5. **End with actionable recommendations.**
### 5.2 Visual Design for Decision‑Making
| Element | Best Practice |
|---------|----------------|
| Color Palette | Use contrast for key metrics; avoid color‑blindness. |
| Chart Type | Bar charts for comparisons; scatter plots for relationships; heatmaps for correlation. |
| Layout | Group related charts; use white space; include a narrative caption. |
#### Example Dashboard Layout
[ KPI Summary ] [ Model Performance ]
[ Bias Metrics ] [ Data Quality Dashboard ]
[ Stakeholder Actions ] [ Compliance Checklist ]
### 5.3 Executive Summary vs Technical Report
| Audience | Focus | Length |
|----------|-------|--------|
| Executives | High‑level impact, ROI, risk, action items | 1–2 pages |
| Technical Team | Methodology, code, metrics, reproducibility | Full report |
### 5.4 Actionable Recommendations Template
| Recommendation | Rationale | ROI Estimate | Implementation Owner |
|----------------|-----------|--------------|---------------------|
| Deploy Model A | Improves churn prediction accuracy by 4% | $120k | Product Ops |
| Re‑train monthly | Reduces concept drift risk | $15k/yr | ML Ops |
## 6. Stakeholder Engagement & Ethical Review Boards
- **Cross‑Functional Review Panels**: Data science, legal, product, compliance, and user experience teams collaborate to assess model impact.
- **Ethical Review Board (ERB)**: Independent body that evaluates potential societal harms before deployment.
- **Feedback Loops**: Create channels for end‑users to report adverse outcomes.
## 7. Monitoring and Continuous Improvement
| Dimension | Metric | Alert Threshold |
|-----------|--------|-----------------|
| **Model Drift** | KL divergence of feature distribution | 0.1 |
| **Performance** | RMSE change | 5% |
| **Bias Drift** | Disparate impact change | 10% |
| **Privacy** | Data access frequency | > 10% of baseline |
python
# Sample drift detection using Evidently
import evidently
from evidently.metrics import DataDriftMetric
from evidently.dashboard import Dashboard
# Assume `baseline_df` and `current_df` are pandas DataFrames
metric = DataDriftMetric(column_name='feature_1')
report = Dashboard(metrics=[metric]).run(current_df, baseline_df)
print(report.as_dict())
### 7.1 Continuous Feedback Loop
1. **Collect real‑world outcomes** (e.g., customer churn, loan defaults).

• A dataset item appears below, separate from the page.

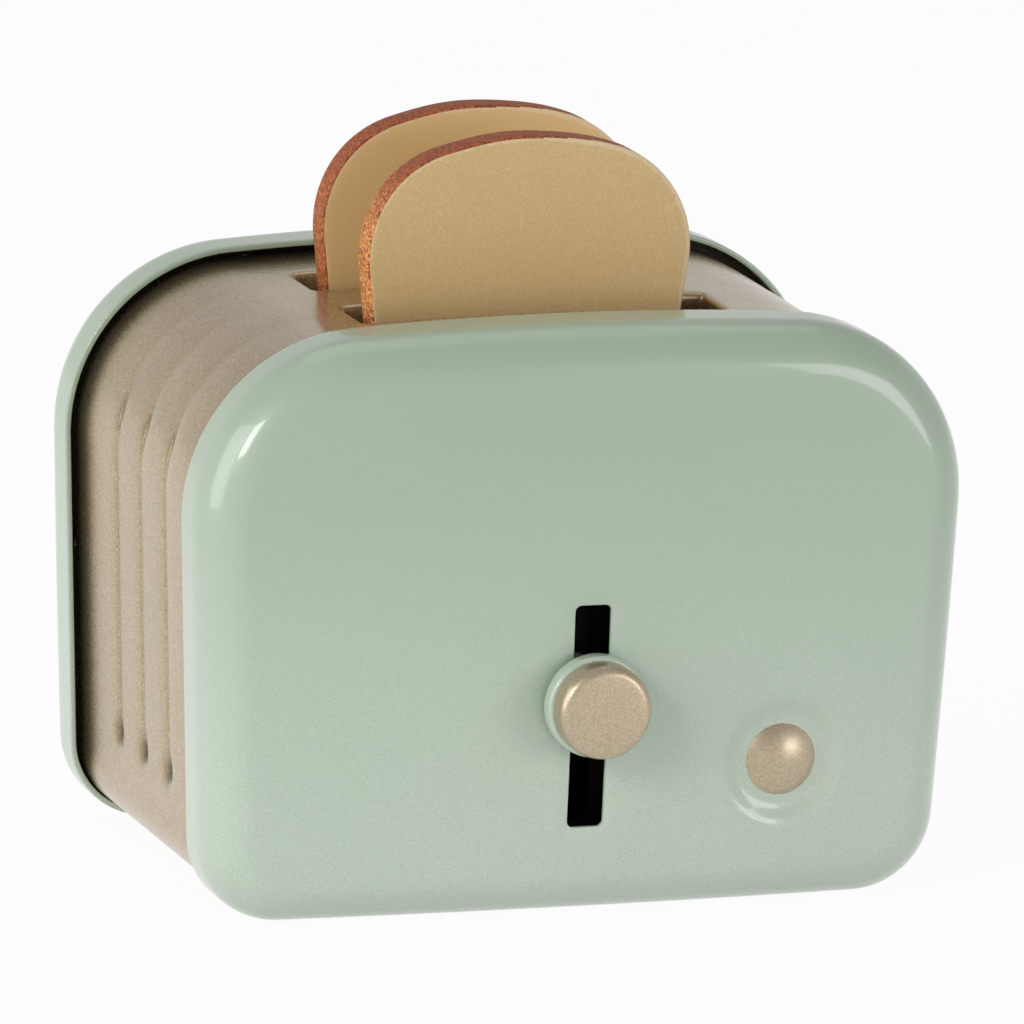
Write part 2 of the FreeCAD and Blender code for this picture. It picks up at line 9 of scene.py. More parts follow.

2. **Re‑evaluate bias and performance** on a monthly cadence.
3. **Update the model** if metrics exceed thresholds.
4. **Re‑communicate results** to stakeholders.
## 8. Conclusion
Ethics, governance, and effective communication are not peripheral concerns; they are central pillars that elevate a data science initiative from a technical exercise to a strategic asset. By embedding fairness, privacy, and transparency into every stage of the pipeline, and by articulating insights in a business‑centric narrative, analysts can unlock sustainable value while safeguarding stakeholder trust and regulatory compliance.